For service-based businesses, the equivalent is making it effortless for someone who discovers you on social media to take the next step. That means clear bio links, pinned posts with booking information, and content that addresses the questions potential clients are actually searching for.

Measure What Matters and Ignore the Rest

Laptop displaying data analytics charts and graphs

The final best practice is perhaps the most important: track the right metrics. Sprout Social's research shows that when tracking social media ROI, the most effective teams focus on engagement (68%), conversions (65%), and revenue impact (57%). Vanity metrics like follower count and raw impressions barely register for high-performing teams.

More than half of marketing leaders say poor integration between social media tools and the rest of their tech stack is the primary reason they can't understand social media's business impact. If your social media metrics live in a separate silo from your sales and customer data, you're making it impossible to draw meaningful conclusions.

The practical takeaway is to invest in tools that connect your social performance data to your business outcomes. Whether that's through native integrations, API connections, or a centralized dashboard, the goal is to answer one question: "What did our social media activity contribute to the business this month?"
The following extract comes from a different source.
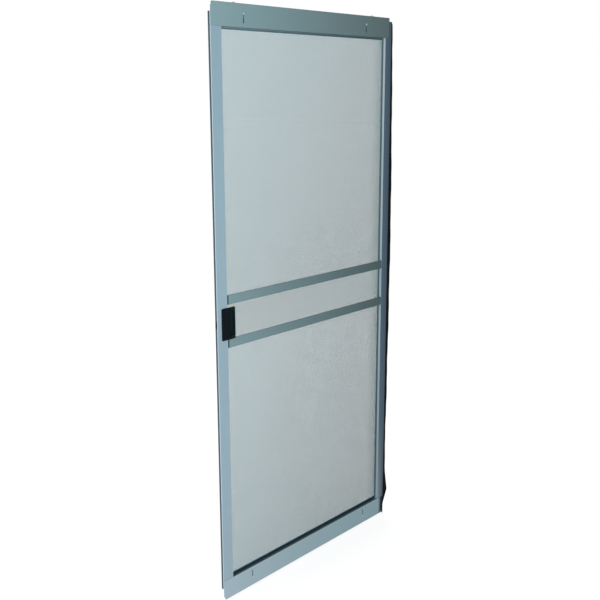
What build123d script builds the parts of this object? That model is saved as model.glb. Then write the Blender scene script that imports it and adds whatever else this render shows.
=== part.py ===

If you can answer that question reliably, every other best practice on this list becomes easier to evaluate and refine.

Conclusion

Social media best practices in 2026 aren't radically different from previous years — they're just more data-backed and more demanding. The brands that succeed are the ones posting consistently, responding quickly, creating authentic content, partnering with the right influencers, embracing social commerce, and measuring real business impact.

You don't need to be everywhere. You don't need to post every hour. You don't need a massive budget. What you need is a clear strategy, the discipline to execute it consistently, and the willingness to let data guide your decisions.

If you're looking for a tool that helps you put these best practices into action — from scheduling and AI-assisted content creation to analytics that connect to your bottom line — give Picmim a try. It's built specifically for small and medium businesses that want enterprise-quality social media management without the enterprise price tag.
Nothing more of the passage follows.